There is a one-to-one correlation between each person eating whole foods plant-based – AND no oil and for some, no seeds and nuts – for much of their adult life, and being healthy and vital in later years. (I’ll have what they’re having.) While the sampling is miniscule, the success rate is one-to-one; each person who ate well is healthy and vital. I find that compelling.
All this relates to the original question, in that while watching these various videos and interview and reading vegan blogs, I became aware of how this vegan world has grown in the last ten, twenty years.
This gives me hope that the time has come for a major shift.
My husband, rest his soul, was from Turkey. I was recently talking with our niece who lives in Eastern Turkey, a mostly rural land. She told me that her two sons, in their twenties, studying in the more metropolitan Western Turkey, are both vegan! She became a vegetarian a few years ago, and she says she is planning to be vegan soon. This is more food for hope.

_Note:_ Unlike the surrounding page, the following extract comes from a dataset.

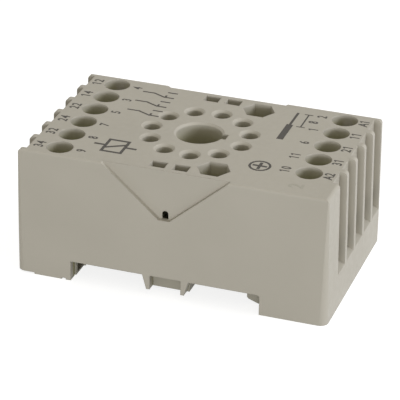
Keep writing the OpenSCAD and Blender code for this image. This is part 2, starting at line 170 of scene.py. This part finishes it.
def addFloor(s):
    half = s["floorSize"] / 2
    mesh = bpy.data.meshes.new("floor")
    corners = [(-half, -half, 0), (half, -half, 0), (half, half, 0), (-half, half, 0)]
    mesh.from_pydata(corners, [], [(0, 1, 2, 3)])
    floor = bpy.data.objects.new("floor", mesh)
    bpy.context.scene.collection.objects.link(floor)
    material = bpy.data.materials.new("paleFloor")
    tree = linkTree(material)
    path = addNode(tree, "ShaderNodeLightPath")
    diffuse = addNode(tree, "ShaderNodeBsdfDiffuse")
    diffuse.inputs["Color"].default_value = (*s["floorColor"], 1)
    glow = addNode(tree, "ShaderNodeEmission")
    glow.inputs["Color"].default_value = (1, 1, 1, 1)
    glow.inputs["Strength"].default_value = s["floorGlow"]
    both = addNode(tree, "ShaderNodeAddShader")
    join(tree, diffuse, 0, both, 0)
    join(tree, glow, 0, both, 1)
    seen = addNode(tree, "ShaderNodeMath", operation="MAXIMUM")
    join(tree, path, "Is Camera Ray", seen, 0)
    join(tree, path, "Is Glossy Ray", seen, 1)
    mix = addNode(tree, "ShaderNodeMixShader")
    out = addNode(tree, "ShaderNodeOutputMaterial")
    join(tree, seen, 0, mix, 0)
    join(tree, diffuse, 0, mix, 1)
    join(tree, both, 0, mix, 2)
    join(tree, mix, 0, out, 0)
    mesh.materials.append(material)


placeCamera(cameraSettings)
setWorld(studioSettings)
addLamps(studioSettings)
addFloor(studioSettings)
bpy.context.scene.view_settings.view_transform = "Standard"
print("camera and studio set")


# finishes


def finish(name):
    material = bpy.data.materials.new(name)
    tree = linkTree(material)
    shader = addNode(tree, "ShaderNodeBsdfPrincipled")
    out = addNode(tree, "ShaderNodeOutputMaterial")
    join(tree, shader, 0, out, 0)
    return material, tree, shader


def noise(tree, coords, scale, detail=3.0, roughness=0.55, stretch=None):
    node = addNode(tree, "ShaderNodeTexNoise")
    node.inputs["Scale"].default_value = scale
    node.inputs["Detail"].default_value = detail
    node.inputs["Roughness"].default_value = roughness
    if stretch:
        mapping = addNode(tree, "ShaderNodeMapping")
        mapping.inputs["Scale"].default_value = stretch
        join(tree, coords, "Object", mapping, "Vector")
        join(tree, mapping, 0, node, "Vector")
    else:
        join(tree, coords, "Object", node, "Vector")
    return node


# noise spreads from about 0.35 to 0.65, which the plain ramp turns into low to high
def ramp(tree, source, low, high, fromLow=0.35, fromHigh=0.65, out=0):
    node = addNode(tree, "ShaderNodeMapRange")
    node.inputs["From Min"].default_value = fromLow
    node.inputs["From Max"].default_value = fromHigh
    node.inputs["To Min"].default_value = low
    node.inputs["To Max"].default_value = high
    join(tree, source, out, node, "Value")
    return node


def mixColor(tree, factor, a, b):
    node = addNode(tree, "ShaderNodeMix", data_type="RGBA")
    sockets = [x for x in node.inputs if x.type == "RGBA"]
    sockets[0].default_value = (*a, 1)
    sockets[1].default_value = (*b, 1)
    join(tree, factor, 0, node, 0)
    return node


def colorOut(node):
    return [x for x in node.outputs if x.type == "RGBA"][0]


def product(tree, a, b):
    node = addNode(tree, "ShaderNodeMath", operation="MULTIPLY")
    join(tree, a, 0, node, 0)
    join(tree, b, 0, node, 1)
    return node


def fromMiddle(tree, parts, axis):
    away = addNode(tree, "ShaderNodeMath", operation="ABSOLUTE")
    join(tree, parts, axis, away, 0)
    return away


def paintedRecessShadeMask(tree, parts, s):
    # painted shade in the hollows: one down the screw wells, less in the middle holes, none at the top face
    # and the outer walls
    alongX, acrossY = fromMiddle(tree, parts, "X"), fromMiddle(tree, parts, "Y")
    mask = ramp(tree, parts, 0.0, 1.0, cadHigh.z - s["recessFrom"], cadHigh.z - s["recessTo"], "Z")
    for away, reach in ((alongX, s["recessX"]), (acrossY, s["recessY"])):
        mask = product(tree, mask, ramp(tree, away, 1.0, 0.0, reach - s["recessEdge"], reach))
    return product(tree, mask, ramp(tree, alongX, s["middleShare"], 1.0, s["middleTo"], s["wellsFrom"]))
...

As I was preparing a meal today for a Day Center (Soup Kitchen), feeling a bit stressed about time, I began to sing to calm myself (I never did this before for cooking, and only rarely just sing). I sang the wonderful canon Dona Nobis Pacem. Then I remembered the movie from long ago, Like Water for Chocolate, a film from Mexico, in which the heroine, Tita, is a magical cook. Her food is special not only in taste, but her feelings are in her food, and people who eat her food take on her feelings.
I will try to sing songs for good, and for inner peace, as I prepare meals for the Day Center, and for myself. Maybe it will contribute to the healing.
Thank you for opening this door for us to consider the question. I would not have dreamed of dealing with this a few weeks ago. Be well.